Durante esta última revisão de Punch-Drunk Love, lembrei-me doutro filme: o Lili (Lili, 1953) de Charles Walters, com essa adorável Leslie Caron que as maiores desgraças não abalam e nem sequer lhe desfazem o sorriso, olhos ainda siderados e imersos nas coisas bonitas deste mundo. Tantos enganos e tantas traições dos que os rodeiam e ainda esse olhar sonhador e ainda esses passeios solitários em busca de alguém ou de alguma coisa. Olham para um teatro de marionetas ou para um harmónio, os olhos brilham como só os dos mais inocentes brilham e nós só conseguimos acreditar que são como o brilho de céus estrelados, porque também há luz na mais negra das noites. O feitiço está lançado. Da concertina que acompanha os Hi-Lili-Hi-Los de Caron ao harmónio que faz o mesmo aos He Needs Mes da voz de Shelley Duvall que Thomas Anderson foi buscar ao Popeye (Popeye, 1980) do muito amado Altman. E também a Altman, mas a Gosford Park (Gosford Park, 2001), foi buscar Emily Watson. A Gosford Park, filme em que se canta The Land of Might-Have-Been. E se nesse filme e nessa canção se pergunta se “shall we ever find that lovely land of might-have-been?“, no de Anderson se responde e se imagina esse terra distante, “different from this world below, far more mercifully planned than the cruel place we know. Innocence and peace are there – all is good that is desired.” Pode-se imaginar Anderson a acabar de ver o filme de Altman em 2001 e planear misericordiosamente o mundo de Punch-Drunk Love, o seu conto-de-fadas do ano seguinte. Ou então, e como disse algures, “try to make a 90 minute movie, to try and save everybody a little bit of time in their day”. Mas antes que me perca, é Emily Watson, Lena no filme, que quer conhecer Barry por ter visto uma fotografia dele com as sete irmãs, fotografia que a nós nunca é mostrada. E é ele que só quer estar com ela se mais ninguém tiver que ver com o assunto. Não quer que as irmãs lhe façam arranjinhos. Ela percebe, e depois de esperar que a irmã de Barry desapareça, respira fundo, com a chave do carro ainda na mão, volta lá dentro, ao lote longínquo e isolado onde ele vende os seus desentupidores e bebe o seu café, e convida-o para jantar. Já antes tinha inventado uma avaria no carro para ir ter com ele, de manhã, pouco depois do harmónio aparecer. Confessa-lho depois, como depois ele lhe confessa a ela que “I don’t freak out very often… No matter what my sisters say, okay?”
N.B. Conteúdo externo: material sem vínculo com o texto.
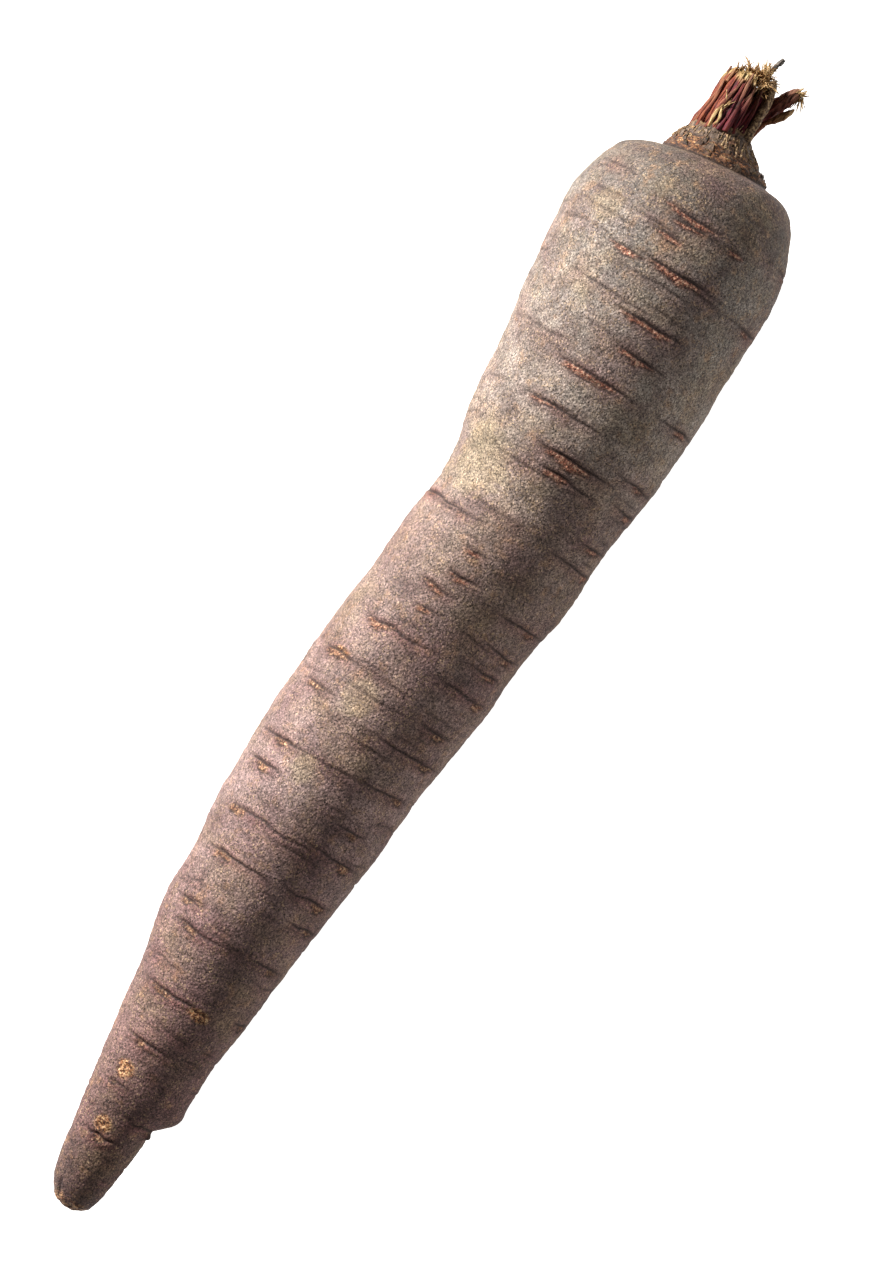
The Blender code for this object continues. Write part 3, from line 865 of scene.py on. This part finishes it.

Foi Anderson quem disse que se queria desligar dos mosaicos – que, ao contrário do que pensa muito boa gente, não foram nem ele nem Altman que inventaram -, por poder ser fácil desleixar-se, por poder passar simplesmente à história seguinte se algo corresse mal. Punch-Drunk Love parece ser o ensaio e a antevisão dos filmes que se seguiram, There Will Be Blood (Haverá Sangue, 2007) e The Master (The Master – O Mentor, 2012), não pelo tema (nunca pelo tema), mas por um compromisso semelhante a poucos personagens. E se é verdade que é um ensaio, se é uma primeira tentativa e se vê muito movimento e barulho que parece não fazer sentido ou dar em coisa nenhuma (mas nem tenho a certeza que assim seja), é também verdade, confesso-o, que é, das cinco de seis longas que Anderson realizou, a que mais gosto. Está ainda por ver Sydney (Passado Sangrento, 1996) e espera-se ansiosamente por Inherent Vice. Mas há momentos maravilhosos espalhados por toda a obra, desde tudo o que envolve o polícia de John C. Reilly em Magnolia (Magnolia, 1999) às intensas e confessionais conversas entre Philip Seymour Hoffman e Joaquin Phoenix em The Master, passando pelo início sem diálogos de There Will be Blood.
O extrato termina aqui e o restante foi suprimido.